==== Listing

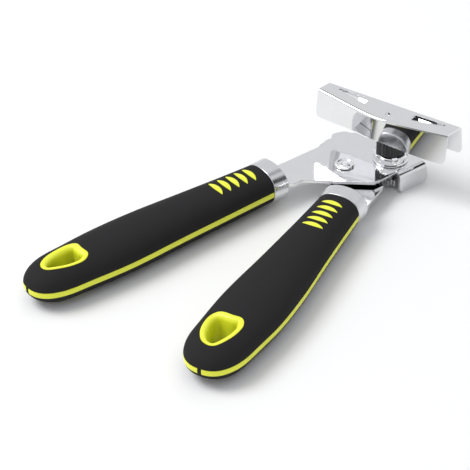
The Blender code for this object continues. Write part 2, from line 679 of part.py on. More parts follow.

========
==== Listing

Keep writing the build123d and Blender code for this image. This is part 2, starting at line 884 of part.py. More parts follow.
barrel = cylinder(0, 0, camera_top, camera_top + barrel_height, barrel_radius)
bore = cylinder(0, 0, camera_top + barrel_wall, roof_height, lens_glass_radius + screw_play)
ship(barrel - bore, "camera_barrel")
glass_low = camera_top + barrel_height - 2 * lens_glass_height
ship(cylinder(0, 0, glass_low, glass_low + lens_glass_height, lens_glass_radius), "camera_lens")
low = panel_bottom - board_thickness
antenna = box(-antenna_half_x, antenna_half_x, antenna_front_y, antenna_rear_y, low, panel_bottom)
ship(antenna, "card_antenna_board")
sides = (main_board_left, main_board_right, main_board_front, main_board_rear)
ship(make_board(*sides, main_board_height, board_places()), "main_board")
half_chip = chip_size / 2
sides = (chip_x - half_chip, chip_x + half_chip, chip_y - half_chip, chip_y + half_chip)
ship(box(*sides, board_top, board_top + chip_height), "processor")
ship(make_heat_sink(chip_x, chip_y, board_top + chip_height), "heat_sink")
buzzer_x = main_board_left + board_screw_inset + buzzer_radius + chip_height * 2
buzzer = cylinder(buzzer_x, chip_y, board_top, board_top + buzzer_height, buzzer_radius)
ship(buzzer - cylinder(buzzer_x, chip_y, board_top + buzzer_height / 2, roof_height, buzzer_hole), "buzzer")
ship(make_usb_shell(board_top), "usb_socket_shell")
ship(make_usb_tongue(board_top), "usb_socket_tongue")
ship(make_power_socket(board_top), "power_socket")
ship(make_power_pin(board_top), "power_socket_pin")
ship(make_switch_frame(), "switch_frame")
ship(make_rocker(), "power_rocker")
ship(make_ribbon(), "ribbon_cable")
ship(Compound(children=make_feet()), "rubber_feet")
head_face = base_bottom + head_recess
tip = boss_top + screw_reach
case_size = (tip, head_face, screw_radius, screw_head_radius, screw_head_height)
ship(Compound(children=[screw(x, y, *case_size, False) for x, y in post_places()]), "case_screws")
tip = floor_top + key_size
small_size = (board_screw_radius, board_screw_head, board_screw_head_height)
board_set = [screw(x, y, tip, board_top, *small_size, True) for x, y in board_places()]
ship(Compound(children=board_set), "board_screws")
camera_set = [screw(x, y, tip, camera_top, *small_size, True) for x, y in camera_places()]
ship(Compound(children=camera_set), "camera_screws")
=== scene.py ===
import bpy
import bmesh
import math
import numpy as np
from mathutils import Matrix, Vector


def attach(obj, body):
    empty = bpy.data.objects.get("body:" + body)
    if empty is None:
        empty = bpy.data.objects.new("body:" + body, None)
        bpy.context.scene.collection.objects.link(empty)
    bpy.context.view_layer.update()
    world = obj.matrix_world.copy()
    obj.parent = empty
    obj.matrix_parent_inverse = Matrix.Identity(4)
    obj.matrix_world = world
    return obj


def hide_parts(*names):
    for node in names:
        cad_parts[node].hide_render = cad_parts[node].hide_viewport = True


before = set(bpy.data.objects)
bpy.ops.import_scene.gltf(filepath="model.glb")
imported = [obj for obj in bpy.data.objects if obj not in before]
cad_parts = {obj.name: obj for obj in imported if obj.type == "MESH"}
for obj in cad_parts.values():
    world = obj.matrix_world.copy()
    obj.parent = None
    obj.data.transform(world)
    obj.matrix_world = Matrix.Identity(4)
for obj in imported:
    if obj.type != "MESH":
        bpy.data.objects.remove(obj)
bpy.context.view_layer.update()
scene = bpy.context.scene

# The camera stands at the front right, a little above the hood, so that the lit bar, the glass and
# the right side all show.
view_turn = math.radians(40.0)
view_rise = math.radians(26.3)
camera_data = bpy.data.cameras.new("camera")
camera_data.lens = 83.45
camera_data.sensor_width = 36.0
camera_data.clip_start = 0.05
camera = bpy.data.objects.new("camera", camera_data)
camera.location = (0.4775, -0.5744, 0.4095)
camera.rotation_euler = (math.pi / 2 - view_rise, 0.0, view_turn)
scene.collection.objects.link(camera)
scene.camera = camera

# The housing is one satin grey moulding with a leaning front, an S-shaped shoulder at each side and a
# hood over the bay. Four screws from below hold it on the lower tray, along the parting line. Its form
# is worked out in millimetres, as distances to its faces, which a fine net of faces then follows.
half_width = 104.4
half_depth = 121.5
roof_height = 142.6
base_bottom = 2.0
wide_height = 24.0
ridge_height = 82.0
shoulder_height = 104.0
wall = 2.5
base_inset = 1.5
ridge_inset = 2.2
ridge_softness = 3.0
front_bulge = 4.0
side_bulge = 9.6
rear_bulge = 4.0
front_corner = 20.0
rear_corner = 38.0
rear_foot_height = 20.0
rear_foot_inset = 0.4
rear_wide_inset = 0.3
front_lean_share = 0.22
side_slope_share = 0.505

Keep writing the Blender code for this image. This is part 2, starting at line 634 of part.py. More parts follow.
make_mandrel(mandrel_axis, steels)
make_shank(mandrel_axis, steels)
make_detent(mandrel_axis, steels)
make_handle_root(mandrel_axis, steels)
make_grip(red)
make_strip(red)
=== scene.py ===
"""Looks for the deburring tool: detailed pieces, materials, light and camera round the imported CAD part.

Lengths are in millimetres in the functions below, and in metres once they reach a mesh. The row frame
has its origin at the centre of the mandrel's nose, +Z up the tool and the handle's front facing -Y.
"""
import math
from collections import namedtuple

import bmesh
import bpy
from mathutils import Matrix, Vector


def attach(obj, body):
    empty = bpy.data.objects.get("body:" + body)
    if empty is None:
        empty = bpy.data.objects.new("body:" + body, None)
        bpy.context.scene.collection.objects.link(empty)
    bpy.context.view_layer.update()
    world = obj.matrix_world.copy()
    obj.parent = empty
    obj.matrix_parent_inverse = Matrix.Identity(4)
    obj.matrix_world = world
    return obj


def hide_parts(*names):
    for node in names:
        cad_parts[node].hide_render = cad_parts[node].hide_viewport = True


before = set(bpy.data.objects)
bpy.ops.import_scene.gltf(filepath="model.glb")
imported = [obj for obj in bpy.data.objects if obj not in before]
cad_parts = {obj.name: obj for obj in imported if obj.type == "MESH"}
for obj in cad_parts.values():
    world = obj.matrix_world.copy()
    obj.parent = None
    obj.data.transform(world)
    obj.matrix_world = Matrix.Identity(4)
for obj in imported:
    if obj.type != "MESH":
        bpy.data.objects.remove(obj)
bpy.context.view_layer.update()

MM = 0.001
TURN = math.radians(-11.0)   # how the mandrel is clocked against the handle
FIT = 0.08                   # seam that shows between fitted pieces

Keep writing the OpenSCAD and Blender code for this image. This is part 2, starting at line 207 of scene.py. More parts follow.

========
==== Listing

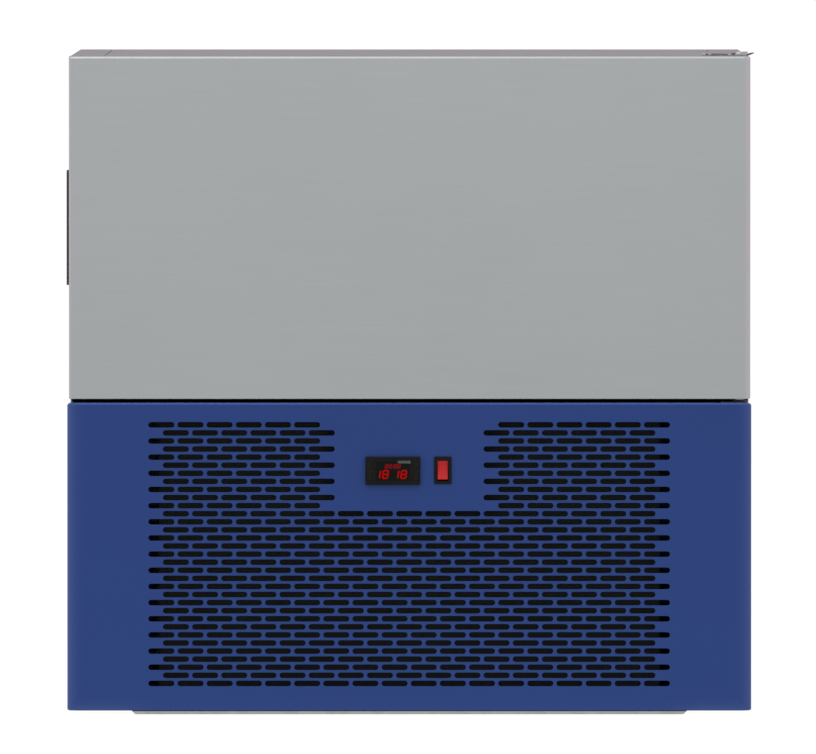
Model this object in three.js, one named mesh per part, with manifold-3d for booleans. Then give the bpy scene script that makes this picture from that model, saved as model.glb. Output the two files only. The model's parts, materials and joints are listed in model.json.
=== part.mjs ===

========

● **Exercise directions**:
In the records, locate each line holding the string "True" and copy it.

● **Result of this task**:
board_set = [screw(x, y, tip, board_top, *small_size, True) for x, y in board_places()]
camera_set = [screw(x, y, tip, camera_top, *small_size, True) for x, y in camera_places()]
        cad_parts[node].hide_render = cad_parts[node].hide_viewport = True
        cad_parts[node].hide_render = cad_parts[node].hide_viewport = True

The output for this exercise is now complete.